There is so much going through my mind right now - so this will probably be a long entry as I try to sort it all out.
First off, I got a job offer for the mother/baby unit. I still have a few questions to ask, but essentially, the job is mine if I want it. And I do want it. However, a part of me is afraid to leave my comfort zone - which I know is a totally natural feeling. This is an incredible opportunity & I won't pass it up. This hospital is one of the best in Florida & it's actually expanding as they will move into a brand new building in May. Compared to the three hospitals I've been employed by...this is a "real" hospital. Real in the fact that it is a huge hospital with many, many different units. It is also a Level I Trauma Center as well as a teaching hospital. So it is seems as though it is a true hospital as opposed to these small town hospitals that I'm used to. Heck, the NICU at this hospital opening in May will have more beds than my entire hospital has right now. So it definitely is the place to be to learn what you want about nursing.

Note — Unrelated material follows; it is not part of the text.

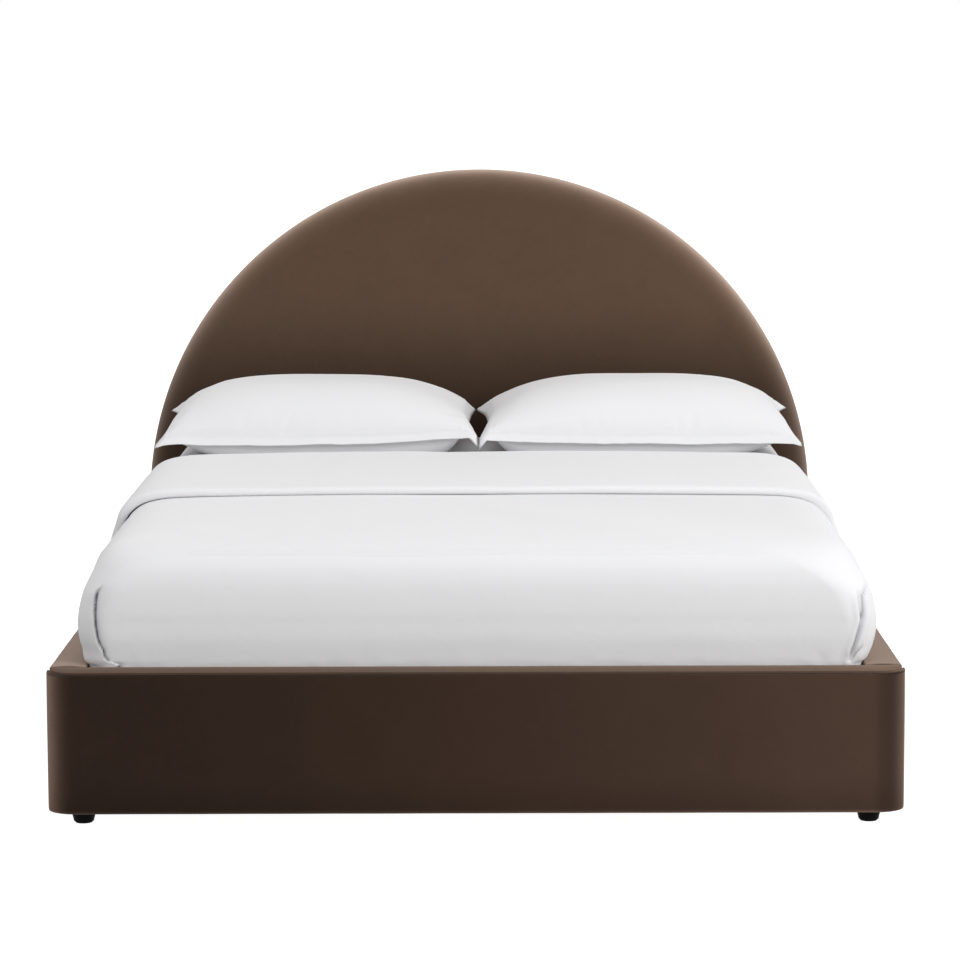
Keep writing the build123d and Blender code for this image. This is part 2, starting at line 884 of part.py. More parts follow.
def slat():
    # Sprung slat: a flat board bent to a low crown
    start = tube_size / 2 + slat_end_gap
    end = frame_half - tube_size - slat_end_gap
    top = mattress_z - rest_gap
    middle = (start + end) / 2
    low = top - slat_rise
    upper = ThreePointArc((start, low), (middle, top), (end, low))
    lower = ThreePointArc(
        (end, low - slat_thickness), (middle, top - slat_thickness), (start, low - slat_thickness)
    )
    outline = upper + Line(upper @ 1, lower @ 0) + lower + Line(lower @ 1, upper @ 0)
    return front_plate(make_face(outline), -slat_width / 2, slat_width / 2)


def slats():
    return [Pos(0, y, 0) * slat() for y in slat_places()]


def holder():
    # Moulded cap that is fixed to the tube and takes a slat's end; open towards the slat
    low = mattress_z - rest_gap - slat_rise - slat_thickness
    rise = slat_thickness + slat_rise / 4
    width = slat_width + 2 * (holder_wall + holder_play)
    height = rise + 2 * (holder_wall / 2 + holder_play)
    body = Pos(holder_length / 2, 0, low + rise / 2) * Box(holder_length, width, height)
    body = chamfer(body.edges().filter_by(Axis.Z).group_by(Axis.X)[-1], holder_wall)
    pocket = Box(holder_length, slat_width + 2 * holder_play, rise + 2 * holder_play)
    return body - Pos(holder_length / 2 + slat_end_gap - holder_play, 0, low + rise / 2) * pocket


def holders():
    near = holder()
    far = other_side(near)
    inner = tube_size / 2
    outer = frame_half - tube_size
    pieces = []
    for y in slat_places():
        pieces += [Pos(inner, y, 0) * near, Pos(outer, y, 0) * far]
        pieces += [Pos(-inner, y, 0) * far, Pos(-outer, y, 0) * near]
    return pieces


def pull_strap():
    # Webbing handle that lies flat on the foot tube, doubled over at both ends
    z = tube_top - tube_size / 2
    half = strap_width / 2
    face = frame_foot
    strap = block(
        (-strap_length / 2, strap_length / 2), (face - strap_thickness, face), (z - half, z + half)
    )
    for side in (-1, 1):
        x_range = sorted((side * strap_length / 2, side * (strap_length / 2 - strap_tab)))
        strap += block(x_range, (face - 2 * strap_thickness, face), (z - half, z + half))
    return strap


# Bedding


def wrapped_mattress(gap):
    # The mattress grown by a gap on its top and sides
    half = mattress_width / 2 + gap
    along = (mattress_foot - gap, mattress_head + gap)
    box = block((-half, half), along, (mattress_z, mattress_top + gap))
    box = fillet(box.edges().filter_by(Axis.Z), mattress_corner_radius + gap)
    box = fillet(box.faces().sort_by(Axis.Z)[-1].edges(), mattress_top_radius + gap)
    return fillet(box.faces().sort_by(Axis.Z)[0].edges(), mattress_base_radius)


def mattress():
    return wrapped_mattress(0)


def fitted_sheet():
    outer = wrapped_mattress(sheet_gap + sheet_thickness)
    low = mattress_z + mattress_base_radius
    keep = block((-half_width, half_width), (foot_face, head_back), (low, headboard_top))
    return (outer - wrapped_mattress(sheet_gap)) & keep


def duvet_section(y, bulge, shoulder, low):
    # Closed section across the bed: tucked sides, a swell over the rails and a low crown
    swell_low = max(box_top + duvet_over_rail, low + overrun)
    tuck = bulge - duvet_least_swell
    if low < box_top:
        tuck = min(rail_inner - duvet_tuck_gap, tuck)
    depth = duvet_shoulder
    side = Line((tuck, low), (tuck, swell_low))
    swell = ThreePointArc(
        (tuck, swell_low), (bulge, (swell_low + shoulder) / 2), (bulge - depth / 5, shoulder - depth * 3 / 5)
    )
    round_over = ThreePointArc(
        swell @ 1, (bulge - depth / 2, shoulder - depth / 5), (bulge - depth, shoulder)
    )
    crown = ThreePointArc(round_over @ 1, (0, shoulder + duvet_crown), (depth - bulge, shoulder))
    half = side + swell + round_over
    outline = half + crown + mirror(half, about=Plane.YZ) + Line((-tuck, low), (tuck, low))
    return Plane.XZ.offset(-y) * make_face(outline)


def duvet_body():
    # Shares of the foot end: place along its run, how far it is drawn in and how far it drops
    foot_shares = (
        (0, 1, 1), (0.017, 0.7, 0.58), (0.042, 0.45, 0.31), (0.075, 0.25, 0.16),
        (0.125, 0.12, 0.09), (0.3, 0.03, 0.04), (0.65, 0, 0.01), (1, 0, 0),
    )
    foot = foot_inner + duvet_foot_gap
    bulge = rail_inner + duvet_bulge
    top = sheet_top + duvet_fill
    low = box_top + duvet_over_rail - duvet_tuck_depth
    sections = []
    for along, draw, drop in foot_shares:
        y = foot + duvet_foot_run * along
        sections.append(
            duvet_section(y, bulge - duvet_foot_draw * draw, top - duvet_foot_drop * drop, low)
        )
    sections.append(duvet_section(duvet_head - duvet_head_roll, bulge, top, low))
    sections.append(
        duvet_section(duvet_head, bulge - duvet_head_roll / 2, top - duvet_head_roll / 2, low)
    )
    return loft(sections, ruled=True)


def cuff_body():
    # Shares of the turned-down cuff: place along it and how thick it is there
    cuff_shares = ((0, 0.25), (0.015, 0.6), (0.05, 0.85), (0.2, 1), (0.9, 1), (0.965, 0.85), (1, 0.35))
    run = duvet_head - cuff_foot
    bulge = rail_inner + duvet_bulge
    top = sheet_top + duvet_fill
    sections = []
    for along, share in cuff_shares:
        y = cuff_foot + run * along
        width = bulge + cuff_side_thickness * share
        height = top + cuff_thickness * share
        sections.append(duvet_section(y, width, height, mattress_top - cuff_side_drop))
    return loft(sections, ruled=True)


def duvet():
    # Quilt over the mattress with its head end turned down into a cuff
    body = duvet_body() + cuff_body()
    return body - wrapped_mattress(2 * sheet_gap + sheet_thickness)


def pillow_section(x, crown, draw):
    # Section from foot to head: flat flanges at both ends of a crowned top over a sagging base
    half = pillow_edge / 2
    foot = (pillow_foot + pillow_draw_in * draw, sheet_top + pillow_foot_rise)
    head = (pillow_head - pillow_draw_in * draw, sheet_top + pillow_head_rise)
    flange_share = pillow_flange / (head[0] - foot[0])
    foot_seam = between(foot, head, flange_share)
    head_seam = between(head, foot, flange_share)
    middle = between(foot, head, 0.5)
    rise = pillow_crown * crown
    sag = (middle[1] - sheet_top - half - pillow_seat_gap) * crown

    def raised(place, height):
        return (place[0], place[1] + height)

    top = ThreePointArc(raised(foot_seam, half), raised(middle, half + rise), raised(head_seam, half))
    base = ThreePointArc(raised(head_seam, -half), raised(middle, -half - sag), raised(foot_seam, -half))
    head_flange = Polyline(top @ 1, raised(head, half), raised(head, -half), base @ 0)
    foot_flange = Polyline(base @ 1, raised(foot, -half), raised(foot, half), top @ 0)
    return Plane.YZ.offset(x) * make_face(top + head_flange + base + foot_flange)


def pillow():
    # Flanged pillow, built from sections across it between two flat side flanges
    # Shares across the filled part: place, how high it is crowned and how far its ends are drawn in
    station_shares = (
        (0, 0.02, 0.3), (0.02, 0.2, 0.4), (0.06, 0.42, 0.6), (0.13, 0.66, 0.8), (0.23, 0.87, 1),
        (0.36, 0.97, 1), (0.5, 1, 1), (0.64, 0.97, 1), (0.77, 0.87, 1), (0.87, 0.66, 0.8),
        (0.94, 0.42, 0.6), (0.98, 0.2, 0.4), (1, 0.02, 0.3),
    )
    flat_share = 0.02
    start = pillow_middle_gap / 2
    filled = pillow_width - 2 * pillow_flange
    sections = [pillow_section(start, flat_share, 0)]
    for along, crown, draw in station_shares:
        sections.append(pillow_section(start + pillow_flange + filled * along, crown, draw))
    sections.append(pillow_section(start + pillow_width, flat_share, 0))
    return loft(sections, ruled=True)


def pair(name, shape_maker):
    # Saves a piece for the +X side and its mirror image
    shapes = shape_maker()
    shapes = shapes if isinstance(shapes, list) else [shapes]
    save("right_" + name, *shapes)
    save("left_" + name, *[other_side(shape) for shape in shapes])


def both_sides(shape):
    return [shape, other_side(shape)]


os.makedirs("parts", exist_ok=True)

save("foot_panel_frame", *foot_panel_frame())
save("foot_panel_cover", foot_panel_cover())
save("foot_panel_strip", foot_panel_strip())
pair("rail_frame", rail_frame)
pair("rail_cover", rail_cover)
pair("rail_strip", rail_strip)
save("headboard_frame", *headboard_frame())
save("headboard_board", headboard_board())
save("headboard_padding", headboard_padding())
save("headboard_back", headboard_back())
save("ledgers", *ledgers())
save("centre_beam", centre_beam())
pair("floor_panel", floor_panel)
save("head_end_board", head_end_board())
save("foot_ledge", platform_ledge(foot_inner))
save("head_ledge", platform_ledge(end_board_face - ledge_size))
rests = [side_rest(y) for y in rest_places]
save("side_rests", *rests, *[other_side(rest) for rest in rests])
save("rest_buffers", *buffers())
save("corner_feet", *[foot(x, y) for x, y in corner_places()])
save("centre_feet", *[foot(x, y) for x, y in centre_places()])
save("foot_glides", *[glide(x, y) for x, y in corner_places() + centre_places()])
angles = [corner_bracket(foot_inner, 1), corner_bracket(end_board_face, -1)]
save("corner_brackets", *angles, *[other_side(angle) for angle in angles])
save("frame_bolts", *rail_bolts(), *end_bolts())
pair("base_plate", base_plate)
save("arm_pins", *both_sides(arm_pin()))
save("link_pins", *both_sides(link_pin()))
save("spring_pins", *both_sides(spring_pin()))
pair("long_arm", long_arm)
bushes = arm_bushes()
save("arm_bushes", *bushes, *[other_side(bush) for bush in bushes])
pair("short_link", short_link)
pair("gas_cylinder", gas_cylinder)
pair("gas_rod", gas_rod)
pair("platform_bracket", platform_bracket)
save("bracket_bolts", *bracket_bolts())
save("platform_pins", *both_sides(platform_pin()))
save("link_end_studs", *both_sides(link_end_stud()))
pair("side_tube", side_tube)
save("end_tubes", *end_tubes())
save("centre_tube", centre_tube())
save("cross_bars", *cross_bars())
pair("slats", slats)
save("slat_holders", *holders())
save("pull_strap", pull_strap())
save("mattress", mattress())
save("fitted_sheet", fitted_sheet())
save("duvet", duvet())
pair("pillow", pillow)
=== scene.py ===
import json
import math
import bmesh
import bpy
import numpy as np
from mathutils import Euler, Matrix, Vector


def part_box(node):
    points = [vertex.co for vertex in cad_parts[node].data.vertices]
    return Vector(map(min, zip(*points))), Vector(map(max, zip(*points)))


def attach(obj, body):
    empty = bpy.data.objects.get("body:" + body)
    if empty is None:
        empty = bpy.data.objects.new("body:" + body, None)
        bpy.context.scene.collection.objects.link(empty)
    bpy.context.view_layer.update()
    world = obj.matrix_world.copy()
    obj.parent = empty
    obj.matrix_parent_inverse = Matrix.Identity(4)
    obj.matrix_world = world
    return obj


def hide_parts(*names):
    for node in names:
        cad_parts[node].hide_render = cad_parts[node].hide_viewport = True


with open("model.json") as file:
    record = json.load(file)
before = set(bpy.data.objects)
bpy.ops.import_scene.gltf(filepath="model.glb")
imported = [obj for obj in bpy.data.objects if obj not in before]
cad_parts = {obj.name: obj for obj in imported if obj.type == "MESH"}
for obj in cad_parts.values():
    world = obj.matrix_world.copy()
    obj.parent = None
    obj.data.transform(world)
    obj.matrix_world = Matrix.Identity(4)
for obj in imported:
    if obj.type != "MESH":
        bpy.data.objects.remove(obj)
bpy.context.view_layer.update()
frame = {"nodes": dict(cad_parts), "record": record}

print("frame loaded", len(frame["nodes"]), "nodes")


# Places read off the frame, in metres

def low(node):
    return np.array(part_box(node)[0])


def high(node):
    return np.array(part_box(node)[1])


halfWidth, footInner, seamZ = high("foot_panel_cover")
footFace, panelFoot = low("foot_panel_cover")[1:]
headBack, archTop = high("headboard_padding")[1:]
headFace = low("headboard_padding")[1]
boxTop = high("foot_panel_strip")[2]
railInner = low("right_rail_cover")[0]
sheetTop = high("fitted_sheet")[2]
archZ = archTop - halfWidth
quarter = math.pi / 2


# Arrays and meshes

def smoothStep(value, start, end):
    # 0 before start, 1 after end, an s-curve between
    t = np.clip((value - start) / (end - start), 0, 1)
    return t * t * (3 - 2 * t)


def between(value, start, full, fading, end):
    # 1 from full to fading, 0 before start and after end
    return smoothStep(value, start, full) * (1 - smoothStep(value, fading, end))


def dome(value, square, steep):
    # 1 in the middle, 0 from -1 and 1 outwards; square and steep shape its shoulders
    return np.maximum(1 - np.abs(value) ** square, 0) ** steep


def bump(value, middle, width):
    # bell curve, 1 at the middle
    return np.exp(-(((value - middle) / width) ** 2))


def softNoise(x, y, size, seed):
    # sum of plane waves of about the given length in random directions, from about -1 to 1
    waves = 7
    rng = np.random.default_rng(seed)
    total = np.zeros(np.broadcast(x, y).shape)
    for wave in range(waves):
        angle = rng.uniform(0, 2 * math.pi)
        length = size * rng.uniform(0.7, 1.5)
        phase = rng.uniform(0, 2 * math.pi)
        total += np.sin(2 * math.pi * (x * math.cos(angle) + y * math.sin(angle)) / length + phase)
    return total / math.sqrt(waves / 2) / 2


def curveThrough(points, count):
    # Catmull-Rom curve through the points, evenly counted between each two of them
    p = np.array(points, float)
    p = np.vstack([2 * p[0] - p[1], p, 2 * p[-1] - p[-2]])
    t = np.linspace(0, len(points) - 1, count)
    k = np.minimum(t.astype(int), len(points) - 2)
    f = (t - k)[:, None]
    a, b, c, d = p[k], p[k + 1], p[k + 2], p[k + 3]
    curve = b + f * (c - a) / 2 + f ** 2 * (a - 2.5 * b + 2 * c - d / 2)
    return curve + f ** 3 * (1.5 * b - 1.5 * c + d / 2 - a / 2)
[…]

I'm not crazy about the drive...it's about 30 minutes which is fine...but there can be a lot of traffic & who knows how long it would take to get to work if there's an accident on the way. I'm also questioning being on the mother/baby unit. What do I know about any of that? Nothing really...which is ok. I learn quickly. It will just be an adjustment & hopefully the nursing staff is nicer than the last hospital I was at. The pay is decent, the benefits are good & the differentials are excellent. So I am pretty sure I will at least sign on part-time to start. I have to make sure I like it before I commit to full-time. If I do end up really liking it, then I'll also think about moving closer. There would be no reason for me to remain in this town that I'm in now - I have no ties here.
I plan to keep the job I currently have in PCU also. I am attempting to go per diem, but you have to literally become a stalker in order to get the manager's attention. She won't return emails or phone calls. At the same time though, I don't mind staying at the commitment level I'm at right now. I only have to work 2 days a month to remain on staff. It allows me the flexibility to try other things out while still having something secure to fall back on. Plus they are shortstaffed, so it's quite easy to pick up shifts if I want to. In fact, they already called on Friday asking if I'd work tomorrow night. The drawback is that they are no longer offering bonuses/incentives to pick up shifts. They say the staff is getting too greedy. What a joke. They are the ones that need our help desperately or else they end up paying an agency nurse twice as much as what they would pay a staff nurse...but we're the greedy ones. Whatever!
On top of all that, I also got a call from a nursing agency I am interested in. The only thing I don't like is the numerous amount of paperwork that they want copies of. I am not a fan of paperwork! The incentive though is that they pay nearly $500 per shift. Who could pass that up? The only drawback I see is having to go to hospitals you've never been to before & not knowing anyone & pretty much having to wing it - because there is no guarantee that anyone else will show you the ropes. At the hospital I'm at now, I don't think anyone treats the agency nurses any differently. We really do have a very friendly nursing staff...which makes it hard to leave my comfort zone.
I worked 4 nights last week & I think I've been sleeping the majority of the last 40 hours that I've had off. It was a decent week...I have no complaints regarding the patients. The doctors are another story. Two of them were quite rude to me over the phone. All I was trying to do was review a patient's medications before sending her home. They both refused to review the medications with me. One of them yelled "Send her home on whatever she came in on." Nice order, huh? He said he had too many patients to remember what each of them took - even though I was willing to go over the medications listed, he refused. I wish patients could see how some of these doctors behave. Luckily, not all doctors are jerks. I have met a few that know how to act like normal human beings. Right now the staff psychologist is my favorite - if only they could be more like him.
My hospital has been filled this week...to the point of holding patients in the ER until a bed would open up on a floor. They were holding 20 patients one night. I don't know if it's the weather or what...just a lot of people have been in the ER. It has been feeling more like a nursing home than a hospital lately. I think it will be refreshing in the mother/baby unit - younger healthy patients & new life as opposed to taking care of sick elderly people in their 80's & 90's who take a zillion different medications.
So that is what is going through my mind this weekend. I'll let ya know what I decide.